By the time I reached the parking lot, it was nearly four o’clock. The crowds had thinned out, and the ticket booth was closed. I sat on a bench near the entrance and took off my boots, peeling away socks that were wet through with sweat and mud and the lingering residue of leech bites. My feet were a mess: blisters on both heels, a bruise on my left big toe, and a dozen small red welts where the leeches had fed. I counted them. Fourteen. That seemed like a lot for a three-hour hike, but I had no frame of reference.

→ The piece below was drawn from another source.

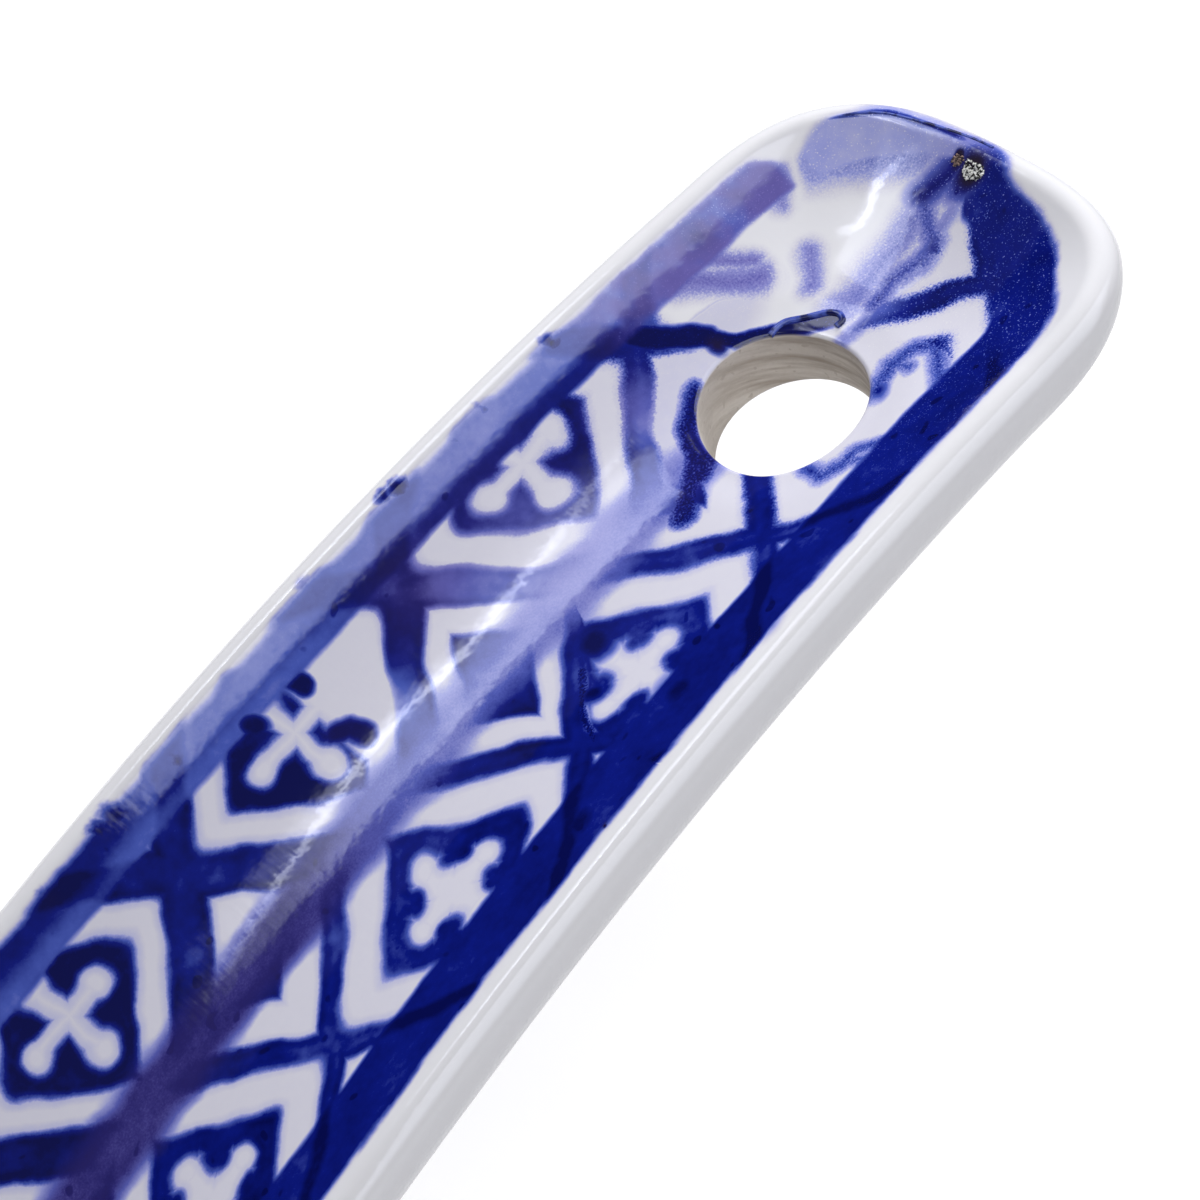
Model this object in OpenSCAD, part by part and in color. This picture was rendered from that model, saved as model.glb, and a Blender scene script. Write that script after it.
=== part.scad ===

In the car, I found a bottle of water I’d forgotten about, half-full and warm from sitting in the sun. I drank it in long gulps, letting it run down my chin, not caring about the mess. The drive back to Chiang Mai took two hours, most of it spent in the dark, the headlights picking out the shapes of motorbikes and trucks on the winding mountain road. I stopped at a gas station in Mae Rim and bought a bag of salted peanuts and a bottle of Coca-Cola — the glass kind, which still costs twelve baht in that part of the country — and sat on the curb eating them, watching a stray dog sniff around the pumps.